▶ [Data lines]
-------------------------

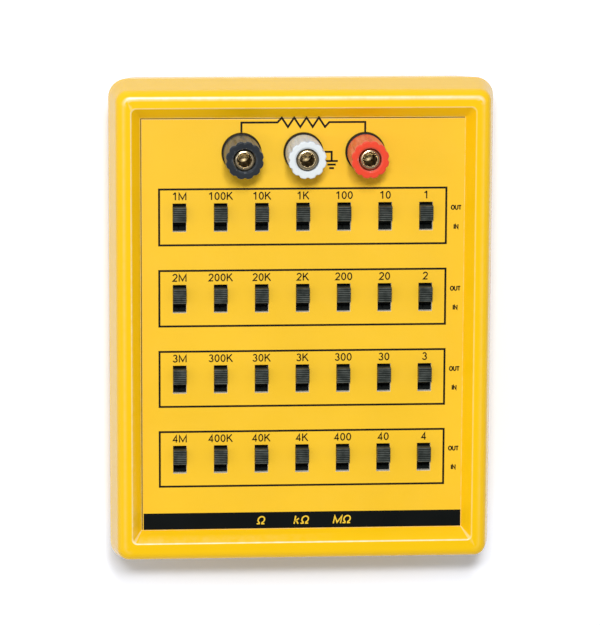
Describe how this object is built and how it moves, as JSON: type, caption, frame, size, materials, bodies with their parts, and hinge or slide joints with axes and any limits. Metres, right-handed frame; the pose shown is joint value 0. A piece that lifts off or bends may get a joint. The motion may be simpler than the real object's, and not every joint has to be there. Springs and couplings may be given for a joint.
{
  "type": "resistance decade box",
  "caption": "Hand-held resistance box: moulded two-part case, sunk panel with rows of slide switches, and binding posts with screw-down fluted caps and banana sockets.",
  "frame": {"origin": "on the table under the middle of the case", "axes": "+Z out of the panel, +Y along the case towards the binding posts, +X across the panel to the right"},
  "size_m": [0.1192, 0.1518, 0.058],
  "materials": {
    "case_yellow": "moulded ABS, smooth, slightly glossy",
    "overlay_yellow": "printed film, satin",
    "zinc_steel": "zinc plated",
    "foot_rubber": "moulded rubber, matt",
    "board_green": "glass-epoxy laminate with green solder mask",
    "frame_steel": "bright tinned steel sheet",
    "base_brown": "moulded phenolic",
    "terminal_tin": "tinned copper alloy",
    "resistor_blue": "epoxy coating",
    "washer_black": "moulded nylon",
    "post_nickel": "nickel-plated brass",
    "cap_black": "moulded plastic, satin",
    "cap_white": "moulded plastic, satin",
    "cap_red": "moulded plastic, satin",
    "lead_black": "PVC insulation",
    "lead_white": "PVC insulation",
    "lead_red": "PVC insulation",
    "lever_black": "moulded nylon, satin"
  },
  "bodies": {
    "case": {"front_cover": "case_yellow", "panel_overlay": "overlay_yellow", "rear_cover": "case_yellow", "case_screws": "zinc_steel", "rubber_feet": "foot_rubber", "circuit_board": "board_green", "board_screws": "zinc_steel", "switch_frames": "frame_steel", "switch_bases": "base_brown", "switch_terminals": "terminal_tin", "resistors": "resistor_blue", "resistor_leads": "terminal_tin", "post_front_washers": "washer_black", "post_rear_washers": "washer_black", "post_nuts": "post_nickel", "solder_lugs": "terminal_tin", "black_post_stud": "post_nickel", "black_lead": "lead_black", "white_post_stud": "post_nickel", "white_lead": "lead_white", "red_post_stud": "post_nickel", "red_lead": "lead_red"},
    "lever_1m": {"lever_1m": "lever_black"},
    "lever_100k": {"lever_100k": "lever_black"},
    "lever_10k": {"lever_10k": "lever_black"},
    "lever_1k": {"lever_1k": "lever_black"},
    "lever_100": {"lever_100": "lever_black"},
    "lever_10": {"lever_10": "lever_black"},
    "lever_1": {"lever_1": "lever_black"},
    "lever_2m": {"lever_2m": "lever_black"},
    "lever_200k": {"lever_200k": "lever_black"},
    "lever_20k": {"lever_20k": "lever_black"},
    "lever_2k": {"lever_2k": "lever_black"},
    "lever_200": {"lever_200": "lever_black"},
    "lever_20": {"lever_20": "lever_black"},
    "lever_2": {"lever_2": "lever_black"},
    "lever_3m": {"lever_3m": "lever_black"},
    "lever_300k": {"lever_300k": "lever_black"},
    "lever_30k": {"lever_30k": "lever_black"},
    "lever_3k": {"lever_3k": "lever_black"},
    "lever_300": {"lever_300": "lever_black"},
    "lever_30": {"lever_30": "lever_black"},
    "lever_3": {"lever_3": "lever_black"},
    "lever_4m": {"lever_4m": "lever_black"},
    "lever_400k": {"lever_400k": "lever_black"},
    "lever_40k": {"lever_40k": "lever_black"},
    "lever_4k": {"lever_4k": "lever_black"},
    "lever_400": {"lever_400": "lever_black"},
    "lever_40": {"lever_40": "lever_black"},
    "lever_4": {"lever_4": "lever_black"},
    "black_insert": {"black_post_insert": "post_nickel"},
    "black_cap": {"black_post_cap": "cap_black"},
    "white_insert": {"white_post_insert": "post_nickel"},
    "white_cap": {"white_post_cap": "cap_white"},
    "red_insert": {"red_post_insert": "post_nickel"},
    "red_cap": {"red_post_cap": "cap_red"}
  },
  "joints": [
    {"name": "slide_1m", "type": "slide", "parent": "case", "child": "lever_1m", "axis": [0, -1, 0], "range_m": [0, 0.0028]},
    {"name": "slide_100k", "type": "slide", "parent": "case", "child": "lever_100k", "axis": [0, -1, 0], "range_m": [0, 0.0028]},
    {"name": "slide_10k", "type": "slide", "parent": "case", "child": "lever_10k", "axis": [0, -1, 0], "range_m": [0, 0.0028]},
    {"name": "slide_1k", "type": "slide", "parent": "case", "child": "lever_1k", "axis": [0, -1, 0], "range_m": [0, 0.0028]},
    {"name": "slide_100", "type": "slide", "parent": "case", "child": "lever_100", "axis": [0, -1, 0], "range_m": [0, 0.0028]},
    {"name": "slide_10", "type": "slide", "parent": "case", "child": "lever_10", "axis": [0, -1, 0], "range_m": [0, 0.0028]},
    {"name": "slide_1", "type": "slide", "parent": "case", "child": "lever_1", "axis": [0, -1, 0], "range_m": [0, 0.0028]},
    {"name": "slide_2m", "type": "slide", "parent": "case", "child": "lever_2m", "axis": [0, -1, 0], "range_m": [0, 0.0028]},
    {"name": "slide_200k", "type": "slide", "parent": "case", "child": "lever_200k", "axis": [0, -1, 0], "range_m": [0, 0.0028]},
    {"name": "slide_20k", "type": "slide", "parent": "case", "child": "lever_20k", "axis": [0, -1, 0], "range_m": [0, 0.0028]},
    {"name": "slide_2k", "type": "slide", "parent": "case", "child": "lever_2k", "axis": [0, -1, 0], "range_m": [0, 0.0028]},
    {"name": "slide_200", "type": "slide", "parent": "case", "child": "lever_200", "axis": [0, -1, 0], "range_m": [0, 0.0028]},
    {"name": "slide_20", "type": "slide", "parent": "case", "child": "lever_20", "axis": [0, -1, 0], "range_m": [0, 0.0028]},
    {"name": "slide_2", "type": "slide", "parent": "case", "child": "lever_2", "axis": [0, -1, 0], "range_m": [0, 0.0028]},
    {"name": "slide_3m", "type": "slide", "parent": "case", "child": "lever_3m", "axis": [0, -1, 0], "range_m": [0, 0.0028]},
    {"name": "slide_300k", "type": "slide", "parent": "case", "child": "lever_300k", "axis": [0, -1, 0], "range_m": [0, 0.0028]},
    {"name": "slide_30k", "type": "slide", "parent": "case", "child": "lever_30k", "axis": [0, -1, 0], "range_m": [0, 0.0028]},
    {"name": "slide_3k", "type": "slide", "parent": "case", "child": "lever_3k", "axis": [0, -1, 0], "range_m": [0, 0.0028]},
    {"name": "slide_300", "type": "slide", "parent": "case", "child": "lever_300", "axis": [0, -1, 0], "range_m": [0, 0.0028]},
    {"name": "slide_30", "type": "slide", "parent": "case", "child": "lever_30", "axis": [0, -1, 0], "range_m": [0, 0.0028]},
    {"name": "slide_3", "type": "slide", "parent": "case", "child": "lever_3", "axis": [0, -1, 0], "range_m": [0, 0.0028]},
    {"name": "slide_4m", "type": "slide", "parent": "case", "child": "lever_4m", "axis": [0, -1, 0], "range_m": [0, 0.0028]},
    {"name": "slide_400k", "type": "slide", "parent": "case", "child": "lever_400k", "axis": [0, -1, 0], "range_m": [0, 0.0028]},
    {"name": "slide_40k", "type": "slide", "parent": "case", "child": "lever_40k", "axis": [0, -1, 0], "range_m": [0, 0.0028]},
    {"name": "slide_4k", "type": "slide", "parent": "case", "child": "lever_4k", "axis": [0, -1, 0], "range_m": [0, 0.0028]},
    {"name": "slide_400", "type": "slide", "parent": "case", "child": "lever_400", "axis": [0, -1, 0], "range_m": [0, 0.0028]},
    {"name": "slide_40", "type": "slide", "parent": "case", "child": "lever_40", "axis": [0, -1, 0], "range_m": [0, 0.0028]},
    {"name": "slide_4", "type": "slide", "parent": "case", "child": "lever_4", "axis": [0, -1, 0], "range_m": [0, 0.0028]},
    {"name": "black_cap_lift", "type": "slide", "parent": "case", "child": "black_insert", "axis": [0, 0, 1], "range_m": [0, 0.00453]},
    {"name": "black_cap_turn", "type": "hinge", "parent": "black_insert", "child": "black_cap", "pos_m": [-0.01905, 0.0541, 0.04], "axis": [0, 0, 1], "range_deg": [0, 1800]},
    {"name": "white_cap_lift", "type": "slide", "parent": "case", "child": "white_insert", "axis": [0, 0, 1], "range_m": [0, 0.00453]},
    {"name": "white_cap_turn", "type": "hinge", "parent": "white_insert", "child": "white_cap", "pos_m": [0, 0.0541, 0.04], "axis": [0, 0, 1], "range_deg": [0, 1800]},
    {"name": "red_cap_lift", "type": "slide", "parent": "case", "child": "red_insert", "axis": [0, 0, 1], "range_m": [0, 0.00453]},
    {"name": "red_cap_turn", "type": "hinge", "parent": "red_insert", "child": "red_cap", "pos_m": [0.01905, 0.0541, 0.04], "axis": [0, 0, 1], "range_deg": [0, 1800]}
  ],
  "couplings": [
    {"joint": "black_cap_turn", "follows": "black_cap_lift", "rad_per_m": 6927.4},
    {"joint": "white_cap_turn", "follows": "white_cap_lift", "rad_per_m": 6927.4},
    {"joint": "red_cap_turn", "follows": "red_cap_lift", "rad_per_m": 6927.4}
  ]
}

-------------------------

▶ [Task instructions]
Collect every line above that contains the word "axes".

▶ [Result of the task]
Describe how this object is built and how it moves, as JSON: type, caption, frame, size, materials, bodies with their parts, and hinge or slide joints with axes and any limits. Metres, right-handed frame; the pose shown is joint value 0. A piece that lifts off or bends may get a joint. The motion may be simpler than the real object's, and not every joint has to be there. Springs and couplings may be given for a joint.
  "frame": {"origin": "on the table under the middle of the case", "axes": "+Z out of the panel, +Y along the case towards the binding posts, +X across the panel to the right"},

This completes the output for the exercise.